[What to produce] Output every line below without omitting or altering anything.

[Stored data]
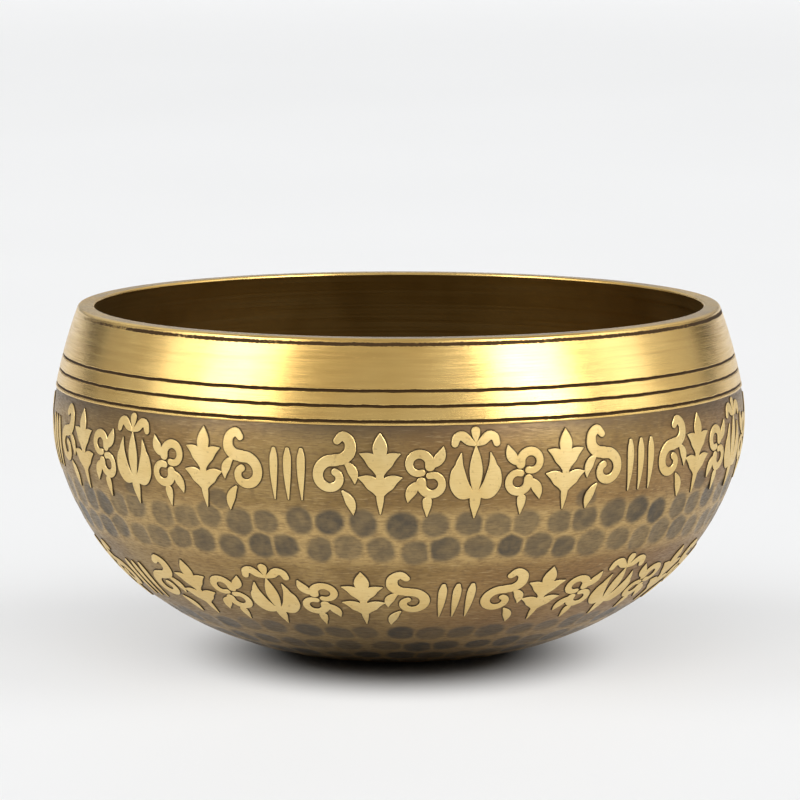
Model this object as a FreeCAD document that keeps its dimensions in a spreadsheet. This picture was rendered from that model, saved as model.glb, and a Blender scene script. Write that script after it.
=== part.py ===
import FreeCAD, Part

import math
import os

import Sketcher
from FreeCAD import Matrix, Placement, Rotation, Vector

# A cast and turned brass singing bowl, standing on its small flat foot.
#
# Frame: millimetres, +Z up, origin at the centre of the flat foot, axis of the bowl on Z.
# -Y is the side that shows an undivided run of ornament.
#
# bowl                  the casting: turned rim with three grooves, hammered wall, flat foot
# upper_ornament_band   the raised ornament under the rim, one unit repeated round the bowl
# lower_ornament_band   the same ornament below the hammered belt
#
# Every profile point below is written as (radius, height). A wall's lean is the angle between
# its outward normal and the horizontal, positive where the normal looks up.

SIZES = [
    ("height", 60.4, "foot to rim"),
    ("rim_radius", 55.42, "outside, at the rim"),
    ("rim_lean", 20.6, "outside wall at the rim, degrees"),
    ("rim_inside_radius", 52.5, "mouth of the bowl"),
    ("rim_outer_round", 0.6, "rounding of the rim's outer edge"),
    ("rim_inner_round", 0.45, "rounding of the rim's inner edge"),
    ("band_foot_radius", 59.35, "where the polished band ends"),
    ("band_foot_height", 46.6, "where the polished band ends"),
    ("relief", 0.22, "how far band and ornament stand above the ground"),
    ("ground_lean", 11.2, "ground just below the band, degrees"),
    ("belly_foot_radius", 58.33, "where the belly runs into the wall"),
    ("belly_foot_height", 32.1, "where the belly runs into the wall"),
    ("wall_foot_radius", 41.75, "where the wall runs into the bottom"),
    ("wall_foot_height", 9.75, "where the wall runs into the bottom"),
    ("foot_radius", 13.9, "flat that the bowl stands on"),
    ("inside_belly_radius", 56.35, "inside, level with the foot of the band"),
    ("inside_belly_height", 46.2, "inside, level with the foot of the band"),
    ("inside_wall_radius", 55.3, "inside, level with the foot of the belly"),
    ("inside_wall_height", 32.6, "inside, level with the foot of the belly"),
    ("inside_bottom_radius", 28.0, "inside, where the wall runs into the bottom"),
    ("inside_bottom_height", 6.9, "inside, where the wall runs into the bottom"),
    ("line_radius", 0.24, "section radius of each turned line"),
    ("line_top_radius", 58.11, "highest turned line"),
    ("line_top_height", 52.1, "highest turned line"),
    ("line_middle_radius", 58.75, "middle turned line"),
    ("line_middle_height", 49.65, "middle turned line"),
    ("line_low_radius", 59.27, "lowest turned line"),
    ("line_low_height", 47.2, "lowest turned line"),
    ("hammer_radius", 30.0, "face of the hammer"),
    ("hammer_depth", 0.14, "how deep each mark goes"),
    ("belt_top_height", 29.7, "upper row of the hammered belt"),
    ("belt_low_height", 25.2, "lower row of the hammered belt"),
    ("bottom_top_height", 7.9, "upper row of marks round the bottom"),
    ("bottom_low_height", 5.1, "lower row of marks round the bottom"),
    ("upper_ornament_height", 38.65, "centre line of the upper ornament"),
    ("lower_ornament_height", 16.2, "centre line of the lower ornament"),
    ("upper_ornament_turn", 12.2, "turn of the upper ornament, degrees"),
    ("lower_ornament_turn", 47.0, "turn of the lower ornament, degrees"),
]
UPPER_UNITS = 6
LOWER_UNITS = 5
BELT_MARKS = 66
BOTTOM_TOP_MARKS = 48
BOTTOM_LOW_MARKS = 40
# Room along the wall for each motif of the unit, from the lotus round.
PLACE_WIDTHS = (8.9, 7.7, 7.2, 8.3, 7.1, 8.3, 7.2, 7.7)

doc = FreeCAD.newDocument("SingingBowl")


def make_sheet():
    table = doc.addObject("Spreadsheet::Sheet", "Sizes")
    for row, (alias, value, note) in enumerate(SIZES, start=1):
        table.set(f"A{row}", note)
        table.set(f"B{row}", str(value))
        table.setAlias(f"B{row}", alias)
    doc.recompute()
    return table


sheet = make_sheet()


# ---------------------------------------------------------------------------- profile arcs

def profile_point(name):
    """The sheet's point (radius, height) of that name."""
    return Vector(sheet.get(f"{name}_radius"), sheet.get(f"{name}_height"), 0)


def tangent_arcs(start, lean, stops):
    """Arcs (centre, radius, upper, lower) from start through stops, each tangent to the last."""
    normal = Vector(math.cos(math.radians(lean)), math.sin(math.radians(lean)), 0)
    arcs = []
    for stop in stops:
        chord = stop - start
        radius = -chord.dot(chord) / (2 * normal.dot(chord))
        centre = start - normal * radius
        arcs.append((centre, radius, start, stop))
        normal = (stop - centre) / radius
        start = stop
    return arcs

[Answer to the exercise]
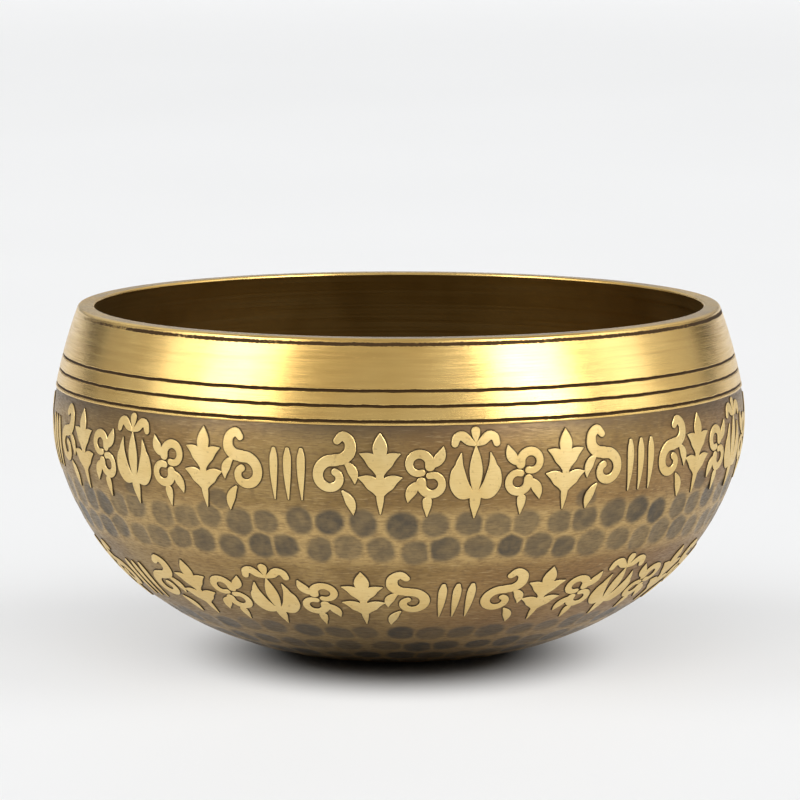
Model this object as a FreeCAD document that keeps its dimensions in a spreadsheet. This picture was rendered from that model, saved as model.glb, and a Blender scene script. Write that script after it.
=== part.py ===
import FreeCAD, Part

import math
import os

import Sketcher
from FreeCAD import Matrix, Placement, Rotation, Vector

# A cast and turned brass singing bowl, standing on its small flat foot.
#
# Frame: millimetres, +Z up, origin at the centre of the flat foot, axis of the bowl on Z.
# -Y is the side that shows an undivided run of ornament.
#
# bowl                  the casting: turned rim with three grooves, hammered wall, flat foot
# upper_ornament_band   the raised ornament under the rim, one unit repeated round the bowl
# lower_ornament_band   the same ornament below the hammered belt
#
# Every profile point below is written as (radius, height). A wall's lean is the angle between
# its outward normal and the horizontal, positive where the normal looks up.

SIZES = [
    ("height", 60.4, "foot to rim"),
    ("rim_radius", 55.42, "outside, at the rim"),
    ("rim_lean", 20.6, "outside wall at the rim, degrees"),
    ("rim_inside_radius", 52.5, "mouth of the bowl"),
    ("rim_outer_round", 0.6, "rounding of the rim's outer edge"),
    ("rim_inner_round", 0.45, "rounding of the rim's inner edge"),
    ("band_foot_radius", 59.35, "where the polished band ends"),
    ("band_foot_height", 46.6, "where the polished band ends"),
    ("relief", 0.22, "how far band and ornament stand above the ground"),
    ("ground_lean", 11.2, "ground just below the band, degrees"),
    ("belly_foot_radius", 58.33, "where the belly runs into the wall"),
    ("belly_foot_height", 32.1, "where the belly runs into the wall"),
    ("wall_foot_radius", 41.75, "where the wall runs into the bottom"),
    ("wall_foot_height", 9.75, "where the wall runs into the bottom"),
    ("foot_radius", 13.9, "flat that the bowl stands on"),
    ("inside_belly_radius", 56.35, "inside, level with the foot of the band"),
    ("inside_belly_height", 46.2, "inside, level with the foot of the band"),
    ("inside_wall_radius", 55.3, "inside, level with the foot of the belly"),
    ("inside_wall_height", 32.6, "inside, level with the foot of the belly"),
    ("inside_bottom_radius", 28.0, "inside, where the wall runs into the bottom"),
    ("inside_bottom_height", 6.9, "inside, where the wall runs into the bottom"),
    ("line_radius", 0.24, "section radius of each turned line"),
    ("line_top_radius", 58.11, "highest turned line"),
    ("line_top_height", 52.1, "highest turned line"),
    ("line_middle_radius", 58.75, "middle turned line"),
    ("line_middle_height", 49.65, "middle turned line"),
    ("line_low_radius", 59.27, "lowest turned line"),
    ("line_low_height", 47.2, "lowest turned line"),
    ("hammer_radius", 30.0, "face of the hammer"),
    ("hammer_depth", 0.14, "how deep each mark goes"),
    ("belt_top_height", 29.7, "upper row of the hammered belt"),
    ("belt_low_height", 25.2, "lower row of the hammered belt"),
    ("bottom_top_height", 7.9, "upper row of marks round the bottom"),
    ("bottom_low_height", 5.1, "lower row of marks round the bottom"),
    ("upper_ornament_height", 38.65, "centre line of the upper ornament"),
    ("lower_ornament_height", 16.2, "centre line of the lower ornament"),
    ("upper_ornament_turn", 12.2, "turn of the upper ornament, degrees"),
    ("lower_ornament_turn", 47.0, "turn of the lower ornament, degrees"),
]
UPPER_UNITS = 6
LOWER_UNITS = 5
BELT_MARKS = 66
BOTTOM_TOP_MARKS = 48
BOTTOM_LOW_MARKS = 40
# Room along the wall for each motif of the unit, from the lotus round.
PLACE_WIDTHS = (8.9, 7.7, 7.2, 8.3, 7.1, 8.3, 7.2, 7.7)

doc = FreeCAD.newDocument("SingingBowl")


def make_sheet():
    table = doc.addObject("Spreadsheet::Sheet", "Sizes")
    for row, (alias, value, note) in enumerate(SIZES, start=1):
        table.set(f"A{row}", note)
        table.set(f"B{row}", str(value))
        table.setAlias(f"B{row}", alias)
    doc.recompute()
    return table


sheet = make_sheet()


# ---------------------------------------------------------------------------- profile arcs

def profile_point(name):
    """The sheet's point (radius, height) of that name."""
    return Vector(sheet.get(f"{name}_radius"), sheet.get(f"{name}_height"), 0)


def tangent_arcs(start, lean, stops):
    """Arcs (centre, radius, upper, lower) from start through stops, each tangent to the last."""
    normal = Vector(math.cos(math.radians(lean)), math.sin(math.radians(lean)), 0)
    arcs = []
    for stop in stops:
        chord = stop - start
        radius = -chord.dot(chord) / (2 * normal.dot(chord))
        centre = start - normal * radius
        arcs.append((centre, radius, start, stop))
        normal = (stop - centre) / radius
        start = stop
    return arcs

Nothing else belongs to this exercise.